Scheherezade nos recuerda que contar es prolongar la vida incluso cuando el contexto es hostil y en ella la narración vuelve a ser lo que siempre fue: un ritual que sostiene a la comunidad y un puente que enlaza la vida con más vida. El ejercicio del relato permite que la voz viaje a mundos improbables y al mismo tiempo, teje la urdiembre de su supervivencia.

Esa sensación de que el mundo entero y su historia penden de un hilo me recuerda a una escena de The Imaginarium of Doctor Parnassus. En ella, el Dr. Parnassus, aun como monje, cuenta a otros monjes una historia eterna que sostiene al universo, una historia sin la cual no existe nada. El diablo, interpretado por Tom Waits, le tienta asegurándole que nada pasará si deja de narrar. Ante la negativa del monje, obliga al resto de narradores a guardar silencio, arrebatándoles la voz. El mundo no se detiene: el fuego sigue ardiendo, la nieve cayendo, el viento soplando. Nada cambia. Sin embargo, el Doctor Parnassus se alegra y sugiere que, en un lugar lejano, del que nada se sabe y ni siquiera se conoce, en algún lugar desolado del mundo, en ese mismo momento, alguien cuenta otra historia, tal vez muy diferente, una saga romántica, una historia de muerte imprevista, pero que sostiene el universo, por eso nada cambia. No se puede evitar que se cuenten historias, porque ellas son las que mantienen en pie al mundo.
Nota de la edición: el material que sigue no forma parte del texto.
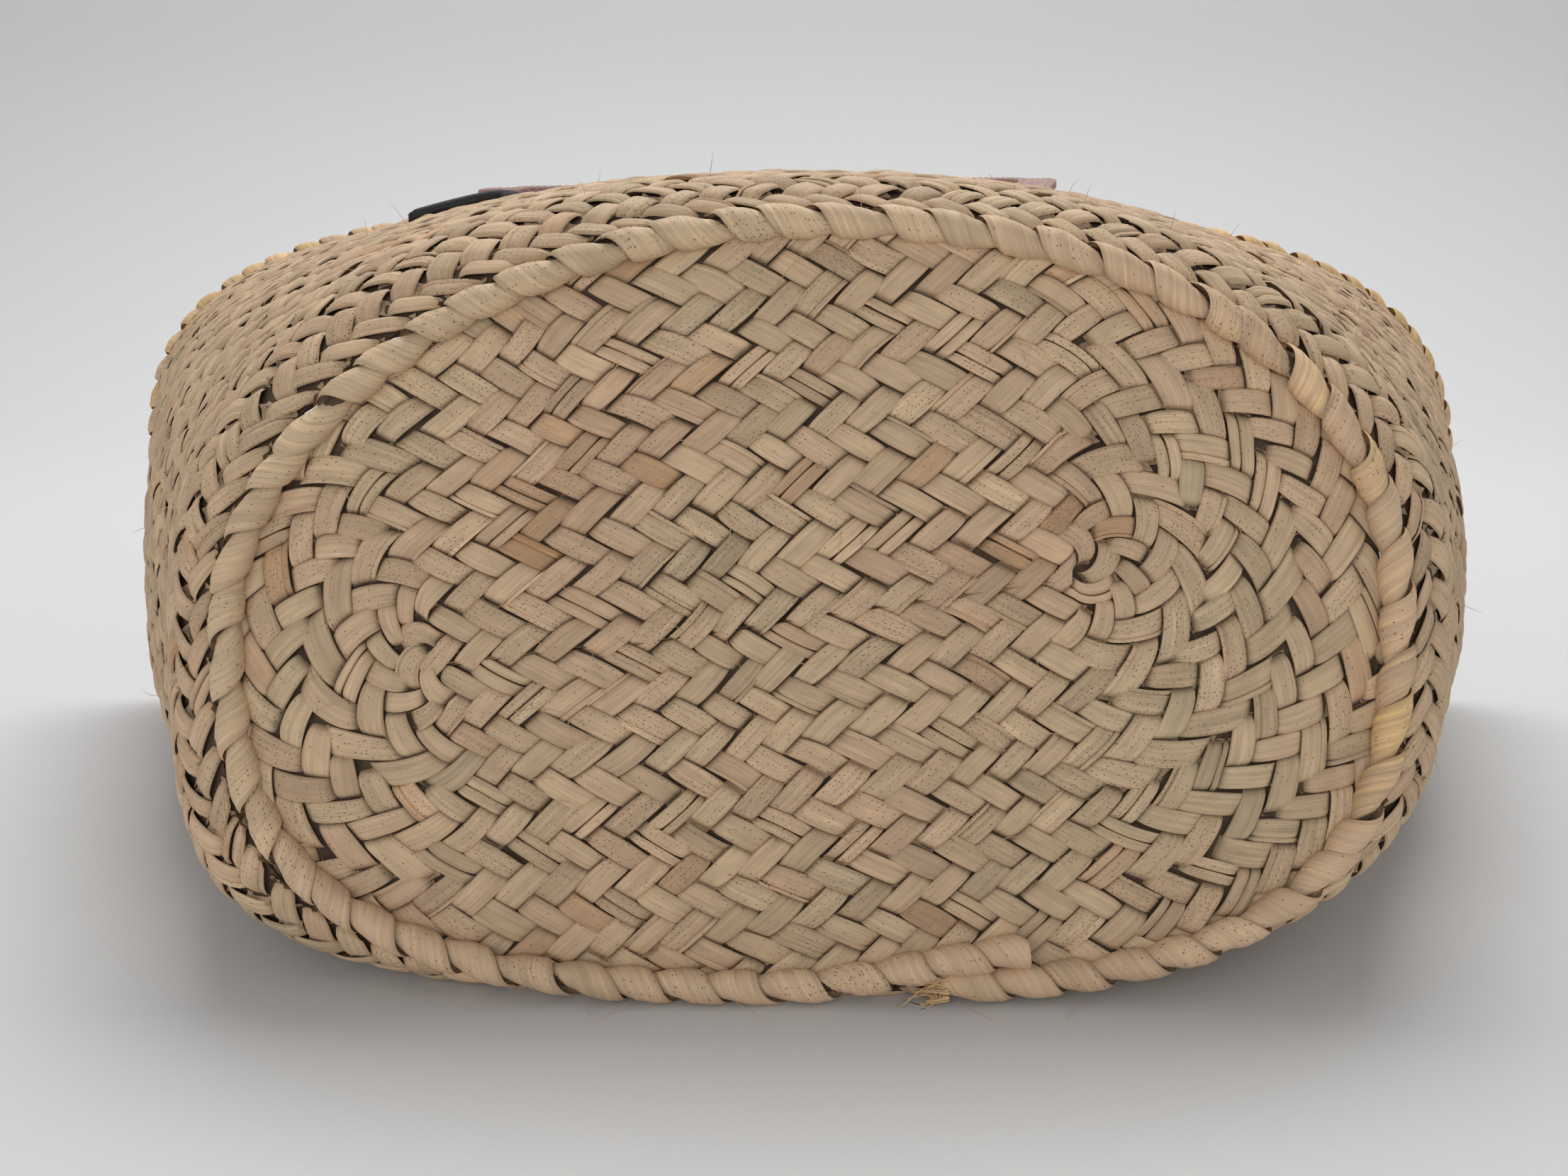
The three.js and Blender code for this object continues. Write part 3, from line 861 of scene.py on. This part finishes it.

Esta lógica hace que Scheherezade sostenga su mundo: la narración opera como un motor que mantiene encendido su universo y lo hace funcionar. En el cruce entre el relato de oriente y de occidente se sostiene una intuición parecida: el ritual de la narración se soporta en la necesidad de existir y hacer perdurable al universo. Blanchot sugería que la narración siempre se aproximaba a un determinado límite. La palabra, por tanto, rozaba el silencio y coqueteaba con la nada. Ahí reside su poder: la palabra se permite abrir grietas, y no agotarse nunca pues cada enunciación resignifica su sentido, incluye en esas grietas nuevas significaciones y cada motivo abre la posibilidad de una nueva historia, con lo cual, el relato, contado de forma fragmentaria al principio, se vuelve un cuento global.

Las historias de Sherezade operan así, rozan la muerte (literalmente, pues sirven para salvarla de la ira de su esposo), pero no se dejan cerrar. Cada final es un umbral que se abre y en cada apertura se producen nuevos sentidos. Cada pausa es apenas un respiro antes de que otra palabra retome el hilo, con lo cual, el momento culminante de la relación del sultán con su esposa, como había ocurrido miles de veces antes, no llega nunca a concretarse y con esto, el borde de la nada deviene en un espacio para la prolongación de la vida.

No es poca cosa: Sherezade narra con la finalidad de darle forma al tiempo, darle estructura al miedo y crear un espacio para cultivar la vida. Lo fascinante es que en cada historia se abren otras, como cajas chinas, como rizomas que se multiplican. Dentro de un cuento hay siempre otro relato, y dentro de ese otro, un tercero. Nunca hay un final completo: siempre queda una rendija para continuar a través de una sola fórmula: narrar una historia, contar apenas la mitad en una noche e inventar, durante el día, un nuevo relato que complemente a la anterior.

Sus relatos son una declaración de principios: el mundo existe mientras haya alguien que lo narre y lo que hace es recordarnos que la vida depende de una voz que no se detiene. Tal vez el secreto de toda la historia sea ese: que nunca hay una última narración, que siempre hay alguien, en algún rincón del mundo, contando una historia del origen y del fin, imaginando la posibilidad de un mundo otro. Y mientras esa voz exista el universo seguirá respirando.